Abstract

In the future, land stewards are expected to increase their use of fire surrogates to manage longleaf pine forests. Varying land management strategies may have disparate effects on wildlife and the strength of these effects may depend upon the degree to which each target species is associated with the longleaf pine forest. To determine how amphibian and reptile assemblages respond to prescribed burns and fire surrogates, we sampled these animals within plots of land managed under four common management practices (burning, thinning, thinning and burning, and application of herbicide) and on unmanaged reference plots. We analyzed these data first by examining the entire herpetofauna and then by repeating all analyses for only taxa exhibiting some evidence of an evolutionary association with longleaf pine forests. We found that estimates of species richness of all amphibians did not differ significantly among treatments. These trends were altered when the pool of taxa was restricted to amphibian species known to be associated with longleaf pine forests.
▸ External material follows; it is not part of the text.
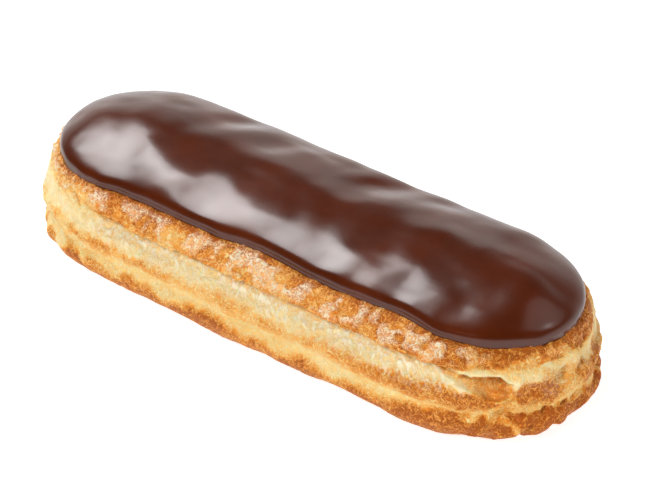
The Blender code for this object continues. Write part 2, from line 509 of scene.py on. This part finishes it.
above_roll = ease(
    band_place - ROLL_REACHES * more_right, PLACES["roll_nose"], PLACES["roll_top"]
)
roll_band = ease(band_place, PLACES["groove"], PLACES["roll_nose"]) * (1 - above_roll)
above_foot = ease(
    band_place - FOOT_REACHES * more_right, PLACES["foot_nose"] - 0.1, PLACES["groove"] - 0.4
)
foot_band = 1 - above_foot
stretch_band = band("roll_nose", "stretch", "lip_underside")
lip_band = ease(band_place, PLACES["crease_floor"] + 0.5, PLACES["lip_underside"] + 0.5)
visible = ease(place, PLACES["base_edge"], PLACES["foot_underside"])
visible = visible * (1 - ease(place, PLACES["under_icing"], PLACES["under_icing"] + 0.9))
below_icing = crown_section(icing_edge(rim_x, rim_y))[1] - height

# Torn hollows under the lip near the right end, with ragged mouths and smooth floors: (middle,
# half length, half height, depth). Both run the same way, and tilt
HOLLOWS = (
    ((0.0560, -0.0171, 0.0156), 0.0054, 0.0020, 0.0033),
    ((0.0500, -0.0197, 0.0170), 0.0030, 0.0009, 0.0012),
)
HOLLOW_RUNS = (0.93, 0.36, -0.30)
HOLLOW_TILT = 0.20
TORN_MOUTH = ((0.24, 0.0024, 40), (0.14, 0.0011, 41))
# As shares of the way from a hollow's middle to its mouth: where its floor ends and its skin
# starts, its raised rim's middle and half width, and how far off it is felt at all
MOUTH_EDGE = (0.74, 1.0)
RIM_MIDDLE = 1.16
RIM_HALF_WIDTH = 0.16
HOLLOW_REACH = 2.1
FAR_OFF = 9.0
hollow, hollow_rim, sunk = np.zeros((3, *height.shape))
for middle, half_length, half_height, depth in HOLLOWS:
    away = skin - middle
    along = away @ np.array(HOLLOW_RUNS)
    up = away[..., 2] + HOLLOW_TILT * along
    mouth = np.hypot(along / half_length, up / half_height) + grain(skin, TORN_MOUTH)
    mouth[np.linalg.norm(away, axis=-1) > HOLLOW_REACH * half_length] = FAR_OFF
    inside = 1 - ease(mouth, *MOUTH_EDGE)
    hollow = np.maximum(hollow, inside)
    hollow_rim = np.maximum(hollow_rim, bell(mouth - RIM_MIDDLE, RIM_HALF_WIDTH))
    sunk = np.maximum(sunk, depth * inside)

# Folded, torn skin low on the right end: sunk pockets between paler folds, coloured darker, partly
# as browning and partly as painted shade in the pockets
FOLD_STRETCH = (1.0, 1.0, 0.75)
FOLDS = ((1.0, 0.0044, 42),)
FINE_FOLDS = ((0.35, 0.0020, 43),)
FOLD_ZONE = (0.048, 0.060)
POCKET_EDGE = (0.16, 0.55)
fold_zone = right_end * band("base_edge", "foot_nose", "roll_nose") * ease(rim_x, *FOLD_ZONE)
folds = grain(skin * FOLD_STRETCH, FOLDS) + grain(skin, FINE_FOLDS)
pockets = ease(np.abs(folds), *POCKET_EDGE) * fold_zone

# Floury flakes on the lip, parted by fine cracks
FLAKE_STRETCH = (1.0, 1.0, 1.15)
FLAKES = ((1.0, 0.0034, 44),)
FINE_FLAKES = ((0.45, 0.0015, 45),)
FLAKE_EDGE = (-0.16, 0.10)
CRACKED_PLACES = ((1.0, 0.0060, 46),)
CRACKED_EDGE = (-0.5, 0.2)
CRACK_AT = -0.12
CRACK_HALF_WIDTH = 0.11
flakes = grain(skin * FLAKE_STRETCH, FLAKES) + grain(skin, FINE_FLAKES)
flake = ease(flakes, *FLAKE_EDGE)
flake_zone = lip_band * (1 - 0.8 * right_end)
crack = bell(flakes - CRACK_AT, CRACK_HALF_WIDTH) * lip_band
crack = crack * ease(grain(skin, CRACKED_PLACES), *CRACKED_EDGE)
# Small pits where the skin of the two ends burst
PITS = ((1.0, 0.0034, 16),)
PIT_EDGE = (0.34, 0.50)
pit = ease(grain(skin, PITS), *PIT_EDGE) * ends * (1 - fold_zone)

# Stretched dough: a web of fine threads that lean, in the open split
THREAD_LEAN = 0.45
THREADS = ((1.0, 0.0017, 47),)
FINE_THREADS = ((1.0, 0.0010, 48),)
THREAD_HALF_WIDTH = 0.22
FINE_THREAD_HALF_WIDTH = 0.25
lean = [skin[..., 0] + THREAD_LEAN * height, skin[..., 1], THREAD_LEAN * height]
lean = np.stack(lean, axis=-1)
threads = bell(grain(lean, THREADS), THREAD_HALF_WIDTH)
threads += 0.6 * bell(grain(lean, FINE_THREADS), FINE_THREAD_HALF_WIDTH)
opened = 0.3 + 0.7 * split
meal = grain(skin, ((1.0, 0.0015, 49),))
fine_meal = grain(skin, ((1.0, 0.0008, 50),))

# The foot spread unevenly on its tray: (x, how far out)
FOOT_SPREAD = (
    (-0.067, 0.0004),
    (-0.030, 0.0006),
    (0.000, 0.0005),
    (0.015, 0.0001),
    (0.030, -0.0002),
    (0.044, 0.0001),
    (0.058, 0.0005),
    (0.067, 0.0006),
)
SPREAD_HEIGHT = 0.0050
spread = np.interp(rim_x, *zip(*FOOT_SPREAD))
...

For associated amphibians, species richness was elevated on plots that were exposed to herbicide and burn, hardwood thinning, and hardwood thinning plus prescribed fire, relative to reference plots. No significant trends were identified for squamates in general or those squamate species known to be associated with longleaf forests. Fire surrogates may facilitate conservation for individual species of the ancestral biota of longleaf pine forests, but these trends may be obscured when entire assemblages are considered.